The key question that needs to be asked is, “is it really un-Christ-like, unbiblical, and immoral to call for tougher and more consistent enforcement of our existing immigration laws?”


In actuality, as we began noting in prior posts, it is entirely Christian and biblical to oppose illegal immigration, amnesty, and a porous borders policy. First, the Bible teaches that believers should obey the laws of the land (Rom. 13:1-7; 1 Pet. 2:13-17; Titus 3:1). Illegal immigrants by definition are violating the American immigration laws. Why should we support any illegal activity when the Scriptures are very clear that we should obey the government whenever possible? Second, beginning at the Tower of Babel, God Himself has established national entities and their existing borders (Gen. 10:32; 11:1-9; Deut. 32:8; Acts 17:26). Consequently, the United States, just like any other country, has both the right and responsibility to determine for itself its own immigration policy consistent with its own best interest and those of its own citizenry.


What Saith the Scriptures?

Bible_paperSometimes open borders advocates, such as Obama, quote scriptural passages that admonish God’s people to be kind to the foreigner who was living amongst them (Exod. 23:9; Lev. 19:34; Deut. 10:19). However, these exhortations are merely referring to basic compassion towards the less fortunate in our midst. These less fortunate were those who are foreigners and yet legal citizens of the nation of Israel. Proselytes, or those who voluntarily swore allegiance to Israel thereby coming under the nation’s protective custody for religious reasons, would be examples of such foreigners. Ruth the Moabitess is perhaps the Bible’s most famous proselyte. Regarding her Jewish mother-in-law Naomi, Ruth proclaimed, “…for where you go, I will go, and where you lodge, I will lodge. Your people shall be my people, and your God, my God” (Ruth 1:16). Notice Ruth’s expressed respect for, and promise to submit to, both the religious and national customs of Israel. Nowhere in the various Old Testament passages exhorting kindness to the foreigner is it ever even hinted at that these foreigners represent those who entered the country illegally and for nefarious purposes. These oft cited verses are not advocating illegal activity or porous borders.

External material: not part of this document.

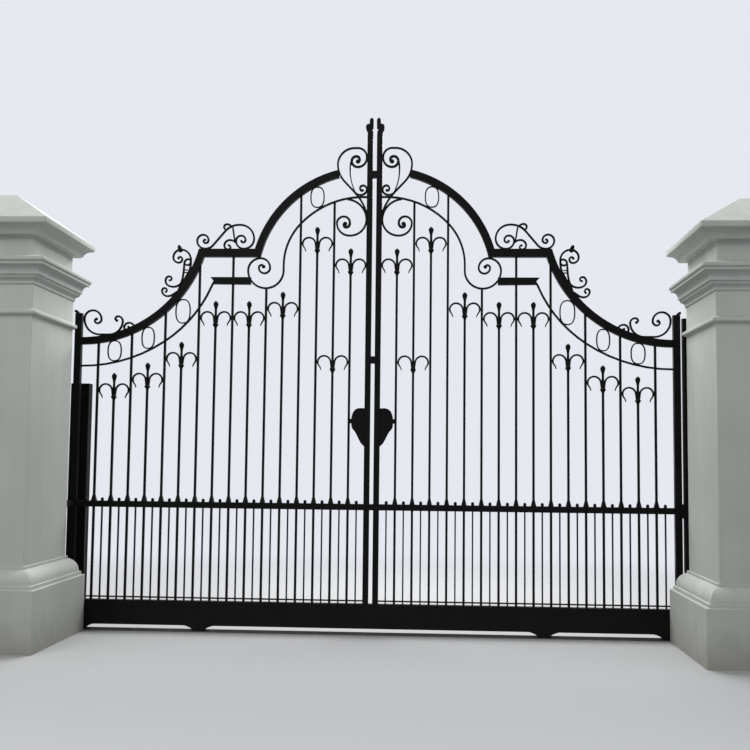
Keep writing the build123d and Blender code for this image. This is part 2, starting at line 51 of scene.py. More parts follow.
# %% Set the camera
MM = 0.001
CAMERA_AT = (530.8, -9366.5, 1517.2)
SENSOR, LENS, FARTHEST = 36.0, 51.33, 200.0
yaw, pitch, roll = -0.0544, 0.0782, 0.0109
look = Vector((sin(yaw) * cos(pitch), cos(yaw) * cos(pitch), sin(pitch)))
level = Vector((cos(yaw), -sin(yaw), 0.0))
over = level.cross(look)
right_axis = cos(roll) * level + sin(roll) * over
up_axis = -sin(roll) * level + cos(roll) * over
lens_data = bpy.data.cameras.new("driveway_camera")
lens_data.sensor_width = SENSOR
lens_data.lens = LENS
lens_data.clip_end = FARTHEST
camera = bpy.data.objects.new("driveway_camera", lens_data)
turn = Matrix((right_axis, up_axis, -look)).transposed().to_4x4()
camera.matrix_world = Matrix.Translation(Vector(CAMERA_AT) * MM) @ turn
bpy.context.scene.collection.objects.link(camera)
bpy.context.scene.camera = camera
print("camera at", [round(v, 2) for v in camera.location])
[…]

In addition, when these injunctions were given, they did not contemplate dangerous realities that we see today, such as terrorists carrying weapons of mass destruction across porous border for the purpose of doing physical harm to others within the host nation. Any nation has a right to enforce its borders if for no other reason than the self defense, protection, and preservation of its citizenry. David French elaborates:

Indeed, Scripture draws a clear line between the responsibility of the individual and the role of the state. Individuals are to forswear vengeance, leaving justice to earthly rulers as God’s “agents of wrath” who bring “punishment on the wrongdoer.” The state has an affirmative responsibility to protect its citizens, even to the point of bringing a sense of “terror” to those “who do wrong.” There is no contradiction between personally welcoming the “strangers” among us while our leaders endeavor to protect us from a genocidal terrorist force that uses refugee status as a shield and disguise to perpetrate brutal attacks against innocent civilians. This is not to say that Scripture creates a paradigm of compassionate individuals and heartless governments. Throughout the Bible, entire nations — not just individuals — are condemned for injustice, including unjust treatment of the poorest and most vulnerable members of society. But to say that the only way to meet that standard is to open our doors to migrants when we know our enemy intends to plant terrorists within their ranks is once again to read far too much into Scripture.6

In Old Testament times, God Himself enforced Israel’s existing border against Moab, which was Israel’s immediately eastern geographic neighbor. Bran Fischer well explains:

It emerged over the weekend that there are a staggering 1000 active, ongoing investigations into ISIS-affiliated Muslims right here, right now, in the United States. There are active ISIS investigations in all 50 states. Simple prudence dictates that until those cases can be wrapped up, all of them, we should not add to the caseload by bringing more possible jihadis into the country. It is a form of political insanity and suicide to do anything else. While some may argue that this is cold-hearted, let’s not forget that God did exactly the same thing with the ancient Moabites. “No Ammonite or Moabite may enter the assembly of the Lord. Even to the 10th generation, none of them may enter the assembly of the Lord forever; because they did not meet you with bread and with water on the way … and because they hired against you Balaam the son of Beor…” (Deuteronomy 23:3). Because of their ancient and abiding hostility toward Israel, God banned the Moabites, along with the Ammonites, from the assembly of Israel for 10 generations. Since a biblical generation was about 40 years, this was essentially a permanent ban on Moabite immigration, even though they shared a border with Israel. Bottom line: if banning immigration from hostile nations was acceptable to God, it certainly ought to be acceptable to us. Now rare exceptions certainly can be made. The Moabitess Ruth was welcomed in Israel, in part because she committed herself to full cultural and religious assimilation. “Your people shall by my people, and your God my God” (Ruth 1:16).7

Concluding Thoughts

In sum, three reasons make tough border enforcement a biblically justifiable concept. First, not enforcing America’s existing immigration laws involves illegal activity, which the Bible does not condone. Second, respecting borders also involves respect for the concept of the nation-state, which God Himself created. Third, God Himself is on record enforcing Israel’s borders in Old Testament times. Thus, when examined in its totality, rather than in a highly selective and piecemeal fashion, the Bible can best categorized as anti-illegal immigration document. This truth is something that needs to be consistently pointed out in our day as the religious left is busy making selective use of biblical passages to promote an open borders political agenda.